Les inconséquences auxquelles ont été conduits, par des usages contradictoires du terme automate, les physiologistes et les psychologues, sont nombreuses et manifestes. Par exemple, le Dr  Carpenter (Physiologie mentale, p. 58) accepte tous les faits qu’implique l’heureuse tentative de sir John Lubbock, pour dresser une guêpe : cependant il continue à traiter les insectes de simples automates. Or, si la guêpe avait perdu tout sentiment pour passer à l’état, de pure machine, il serait absurde de parler d’une tentative heureuse pour la dresser. Figurez-vous une machine à vapeur qu’on tenterait de dresser ! Et pourquoi non, à en croire le Dr  Carpenter ? D’autre part, si l’insecte était doué de sentiment, s’il a tout le temps conservé ce sentiment, il n’a pu être, il n’a pu devenir une simple machine.
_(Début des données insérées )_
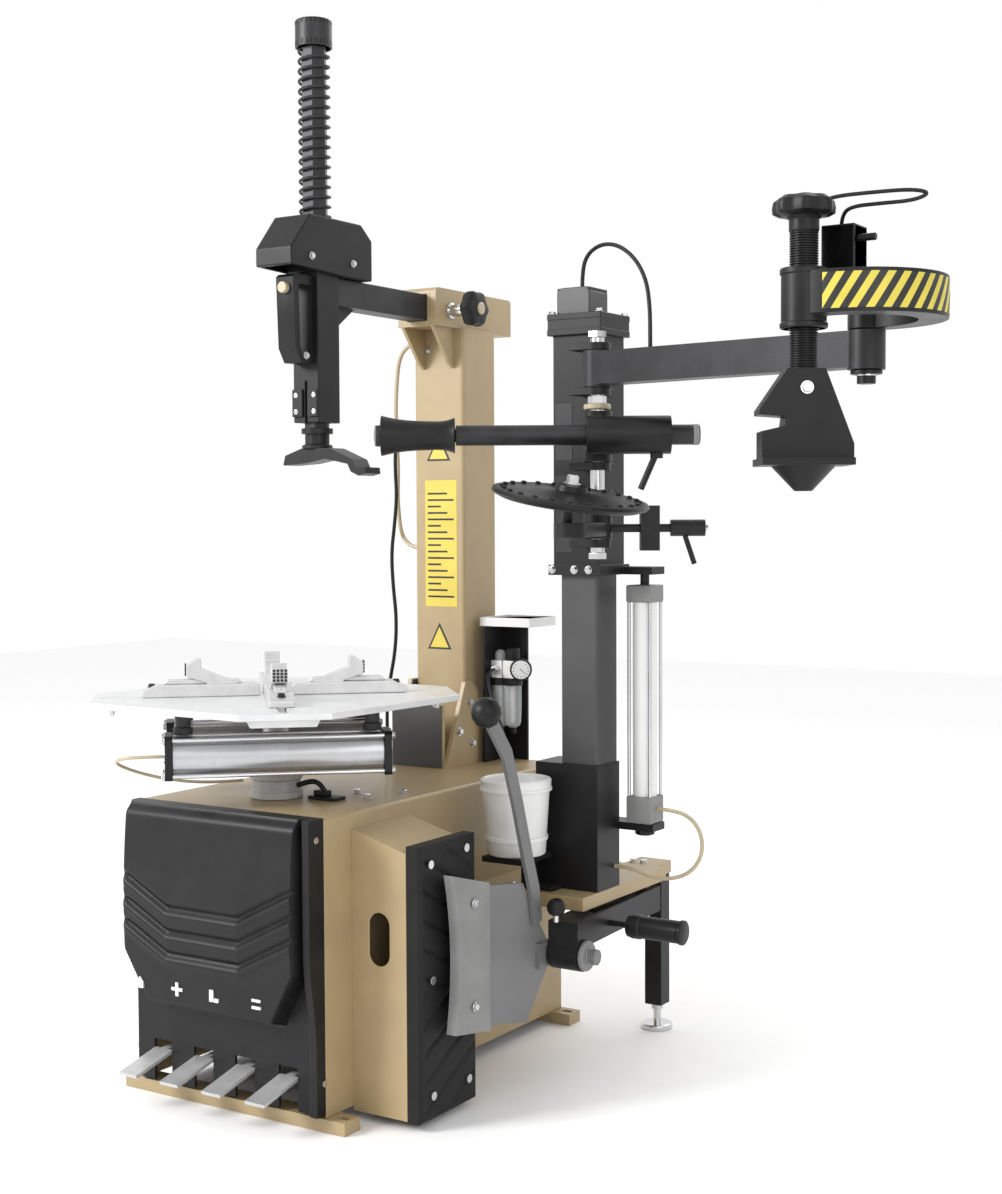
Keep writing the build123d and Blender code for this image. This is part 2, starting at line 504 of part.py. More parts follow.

Il semble donc clair que le Dr  Carpenter doive ou bien contester l’authenticité des faits rapportés de sir John Lubbock, ou bien renoncer à la théorie qui rend possible la transformation des insectes en mécanismes ingénieux. À en juger par les analogies tirées de notre propre conscience (qui, en ce cas comme dans bien d’autres, juge en dernier ressort), on pourrait dire que l’éducation la plus humble, réclame dans le sujet, de la sensibilité, quelque chose qui tient de l’intelligence, et au moins les rudiments d’une volonté.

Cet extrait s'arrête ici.